Details on Stimulus and Instructions
Before being used in our survey, the selected news articles were categorized by the research interns who gathered them in terms of their intensity of suffering (major or minor), cause of suffering (political, human, nature or other), patient of suffering (humans, animals, environment, or other) and scale of suffering (individual or mass). Research interns also provided a short list of key words for each article. This additional information was gathered to examine the influence of these factors on empathy elicitation and modeling performance in later studies.
At the beginning of the survey participants completed background items covering general demographics (including age, gender, and ethnicity), the most commonly used trait empathy scale, the Interpersonal Reactivity Index (Davis, 1980), a brief assessment of the Big 5 personality traits (Gosling et al., 2003), life satisfaction (Diener et al., 1985), as well as a brief measure of generalized trust.
After reading each of the articles, participants rated their level of empathic concern and personal distress using multi-item scales. Figure 2 shows a cropped screenshot of the survey hosted on Qualtrics.com. The first six items (warm, tender, sympathetic, softhearted, moved, and compassionate) refer to empathy. The last eight items (worried, upset, troubled, perturbed, grieved, disturbed, alarmed, and distressed) refer to distress.
Figure 2: Multi-item scales for empathic concern and personal distress.

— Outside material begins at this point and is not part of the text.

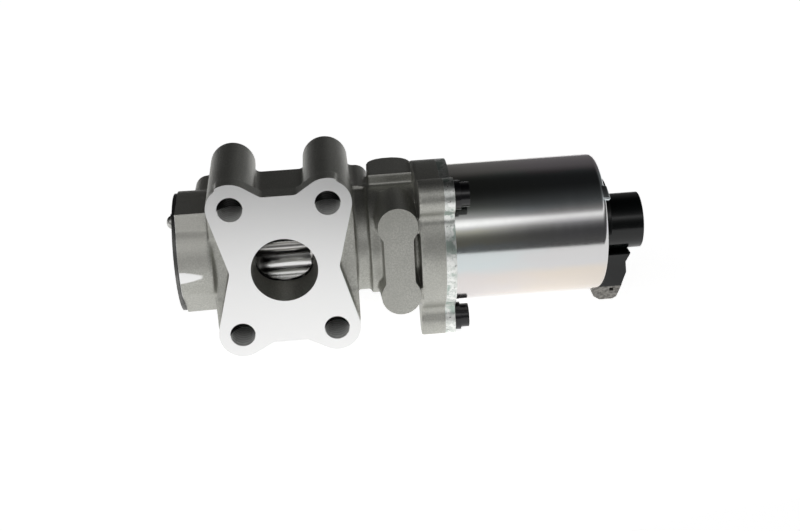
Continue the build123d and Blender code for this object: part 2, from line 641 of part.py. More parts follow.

After completing the rating items, participants were instructed to describe their reactions in writing as follows: Now that you have read this article, please write a message to a friend or friends about your feelings and thoughts regarding the article you just read. This could be a private message to a friend or something you would post on social media. Please do not identify your intended friend(s) — just write your thoughts about the article as if you were communicating with them. Please use between 300 and 800 characters.
Further Corpus Analyses
The word clouds in Figure 3 and Figure 4 show 1-grams of our corpus which correlate significantly (Benjamini-Hochberg corrected p < .05) with high empathy and high distress ratings, respectively. In the word clouds, larger size indicates higher correlation and the color scale, gray-blue-red, indicates word frequency, dark red being most prevalent. The Differential Language Analysis Toolkit (Schwartz et al., 2017) was utilized for this analysis. As can be seen, the word clouds display high face-validity, giving further evidence for the soundness of our acquisition methodology.
Figure 3: Word cloud of high empathy 1-grams.
Figure 4: Word cloud of high distress 1-grams.
Figure 5 displays the distribution of the message length of our corpus in tokens. As can be seen the majority of messages contain between 60 and 100 tokens. Yet outliers go up to almost 200. The introduction of a character cap for the writing task proved successful in comparison to a pilot study where this measure has not been in place. In the latter case, the maximum number of tokens was nearly twice as high due to even stronger outliers.
Figure 5: Histogram of message length in our corpus.